Longing For Any Ninja Saviors

For someone who isn’t exactly fantastic at playing games, I finished The Ninja Saviors on my first attempt on release day. While there wasn’t any significant challenge (often than the first boss, which was so weird), I was happy plodding along, killing whatever came my way, but I didn’t have the desire to replay it immediately again, or, at the time of writing this (22:33) don’t feel like loading it up anytime soon.

Once you complete the first time and unlock your new characters, that’s about it. You can change the difficulty, of course, and there is also the added time trial mode as well. Once you unlock each level, you can replay and try to set the best time. If you enjoy the game enough, then maybe it’s an incentive, but after finishing the first time, I lost interest other than playing a round of co-op.

Yes, you can play co-op, as you should be able to in this type of game. Strolling along with your ninja chum is a lot of fun. Feel proud! No need to hide in the shadows anymore. However, ensure that your pal (or yourself) is on the same page, as should one of you die, you will both die. Infuriating as I was about to nail a boss then my partner died – instant death!

The final Ninja Saviors boss, Bangler. Quite a tricky fight

The Ninja At The End Of The Line

As I keep mentioning, the first boss was a pain, and you can see that in my first playthrough video at the top of the page. However, everyone else was quite comfortable to beat. You may need to swap the characters about a bit as some are better than others, but generally speaking, the bruisers of the game tend to be my favourite – especially Ninja who throws enemies about with ease.

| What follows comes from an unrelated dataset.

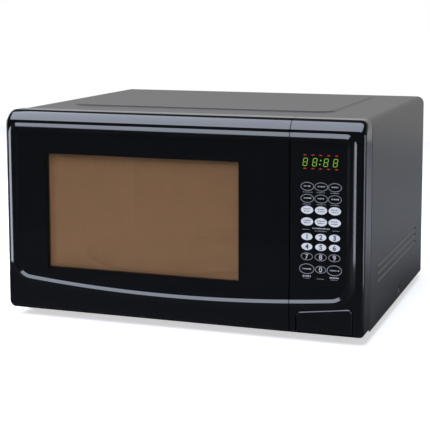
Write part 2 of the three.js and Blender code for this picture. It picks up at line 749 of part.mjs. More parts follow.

One thing to finish up on; my memory of these type of games was that you could never really finish them (unless you had a lot of coins or cheats), and if you did, it was a great achievement – even if the end scene was almost always a letdown. The Ninja Saviors has unlimited continues from the start, so go figure. It’s an enjoyable game, but very short-lived. Fancy a ninja based game with a bit more depth? I have the answer for you! Mark of the Ninja Remastered. Now go, quick – before I send the assassins on ya.